Recorded data:
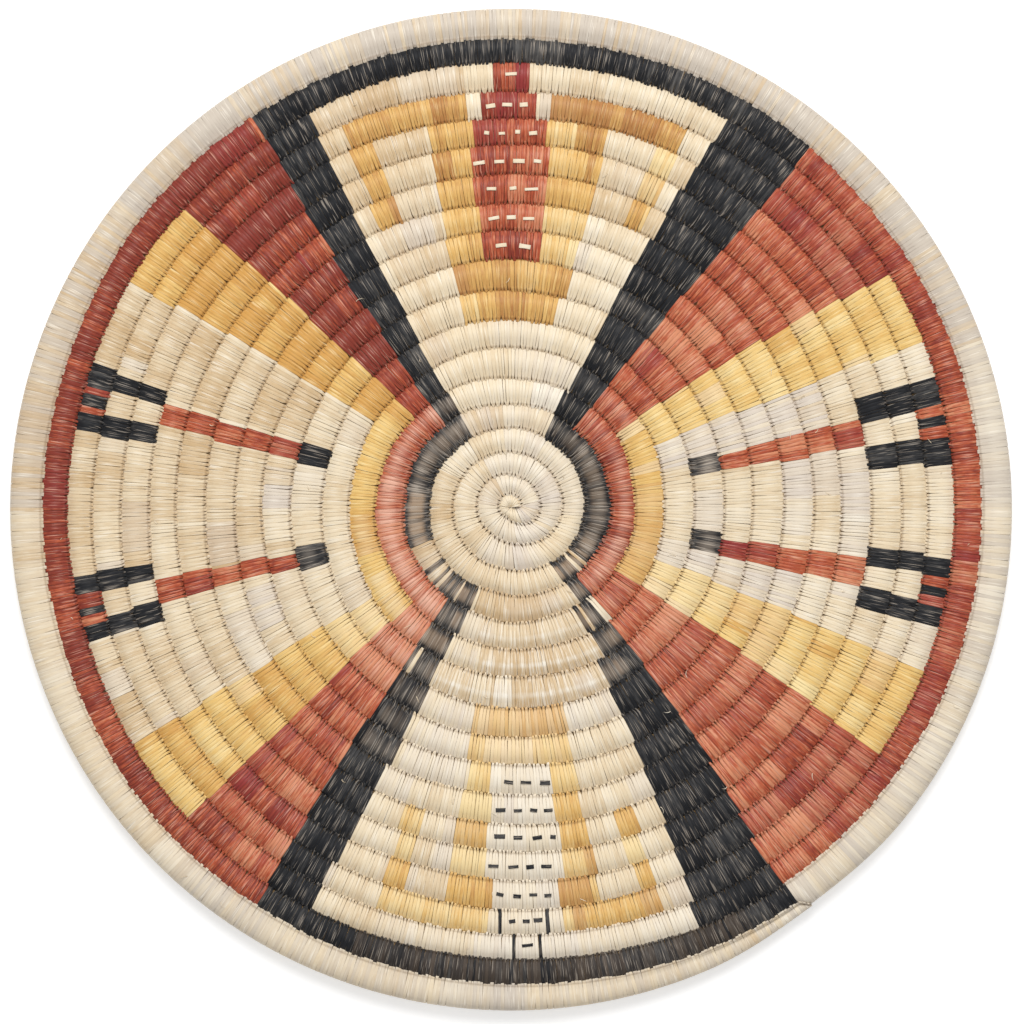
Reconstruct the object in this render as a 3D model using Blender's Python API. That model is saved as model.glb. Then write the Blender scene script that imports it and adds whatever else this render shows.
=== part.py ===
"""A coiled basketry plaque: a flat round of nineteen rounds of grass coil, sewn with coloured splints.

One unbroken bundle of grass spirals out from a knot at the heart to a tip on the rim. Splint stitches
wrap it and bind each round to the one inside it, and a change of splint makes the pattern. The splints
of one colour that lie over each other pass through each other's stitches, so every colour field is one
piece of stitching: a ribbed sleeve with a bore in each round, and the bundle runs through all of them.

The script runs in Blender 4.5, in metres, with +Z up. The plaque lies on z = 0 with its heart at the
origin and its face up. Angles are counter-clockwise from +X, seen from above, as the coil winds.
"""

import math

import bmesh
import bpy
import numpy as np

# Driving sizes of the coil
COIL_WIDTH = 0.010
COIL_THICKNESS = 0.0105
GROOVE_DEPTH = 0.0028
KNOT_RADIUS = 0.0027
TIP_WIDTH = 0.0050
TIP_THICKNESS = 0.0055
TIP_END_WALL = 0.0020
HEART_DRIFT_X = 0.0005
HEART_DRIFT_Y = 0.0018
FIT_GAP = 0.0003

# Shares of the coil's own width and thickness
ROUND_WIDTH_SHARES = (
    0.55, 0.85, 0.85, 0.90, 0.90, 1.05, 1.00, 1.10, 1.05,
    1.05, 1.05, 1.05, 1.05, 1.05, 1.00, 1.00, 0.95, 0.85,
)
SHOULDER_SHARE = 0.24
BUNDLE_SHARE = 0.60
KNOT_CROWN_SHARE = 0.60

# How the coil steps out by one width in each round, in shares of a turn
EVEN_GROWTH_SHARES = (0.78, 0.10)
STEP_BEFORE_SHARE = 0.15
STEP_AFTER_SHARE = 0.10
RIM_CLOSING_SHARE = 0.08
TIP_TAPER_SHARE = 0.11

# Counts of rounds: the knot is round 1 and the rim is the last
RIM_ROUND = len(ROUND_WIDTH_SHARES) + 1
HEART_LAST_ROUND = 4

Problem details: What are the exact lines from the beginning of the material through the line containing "import math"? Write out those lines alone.

Response to this task:
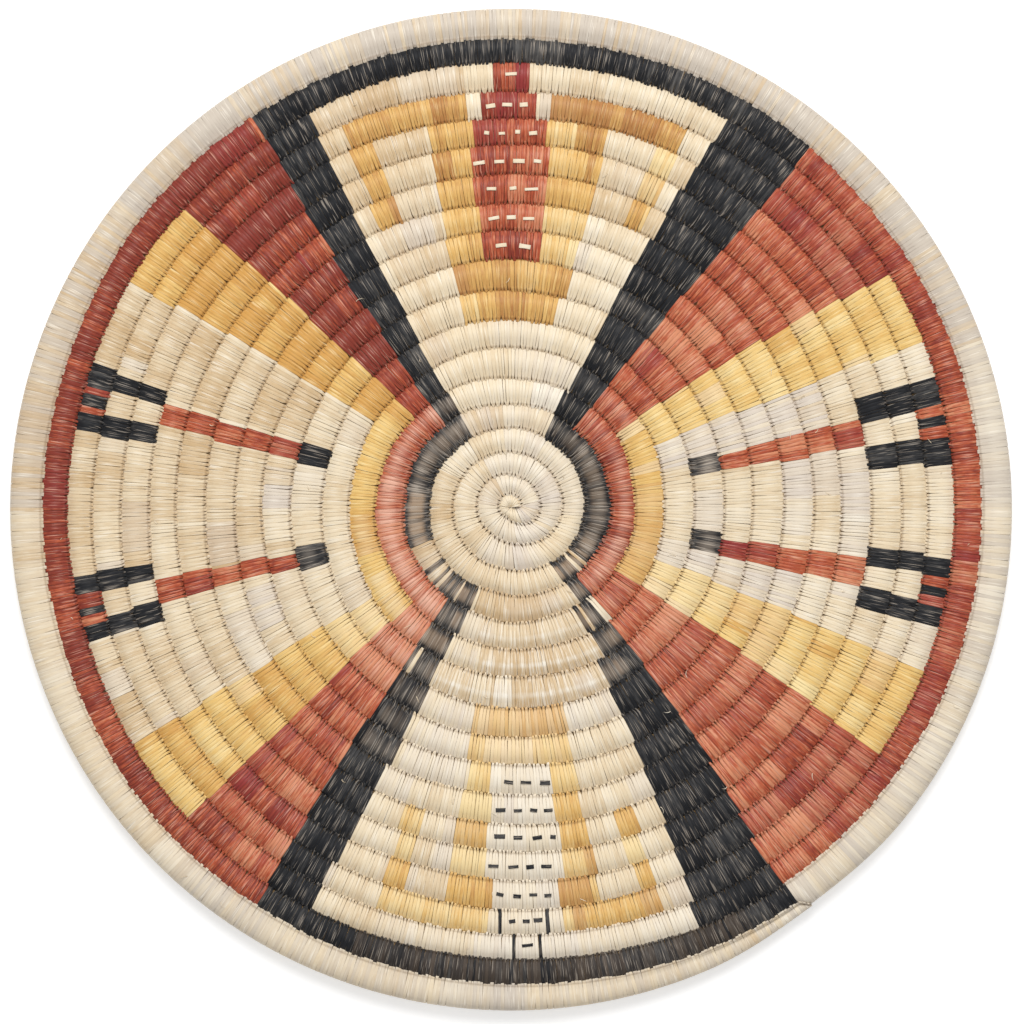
Reconstruct the object in this render as a 3D model using Blender's Python API. That model is saved as model.glb. Then write the Blender scene script that imports it and adds whatever else this render shows.
=== part.py ===
"""A coiled basketry plaque: a flat round of nineteen rounds of grass coil, sewn with coloured splints.

One unbroken bundle of grass spirals out from a knot at the heart to a tip on the rim. Splint stitches
wrap it and bind each round to the one inside it, and a change of splint makes the pattern. The splints
of one colour that lie over each other pass through each other's stitches, so every colour field is one
piece of stitching: a ribbed sleeve with a bore in each round, and the bundle runs through all of them.

The script runs in Blender 4.5, in metres, with +Z up. The plaque lies on z = 0 with its heart at the
origin and its face up. Angles are counter-clockwise from +X, seen from above, as the coil winds.
"""

import math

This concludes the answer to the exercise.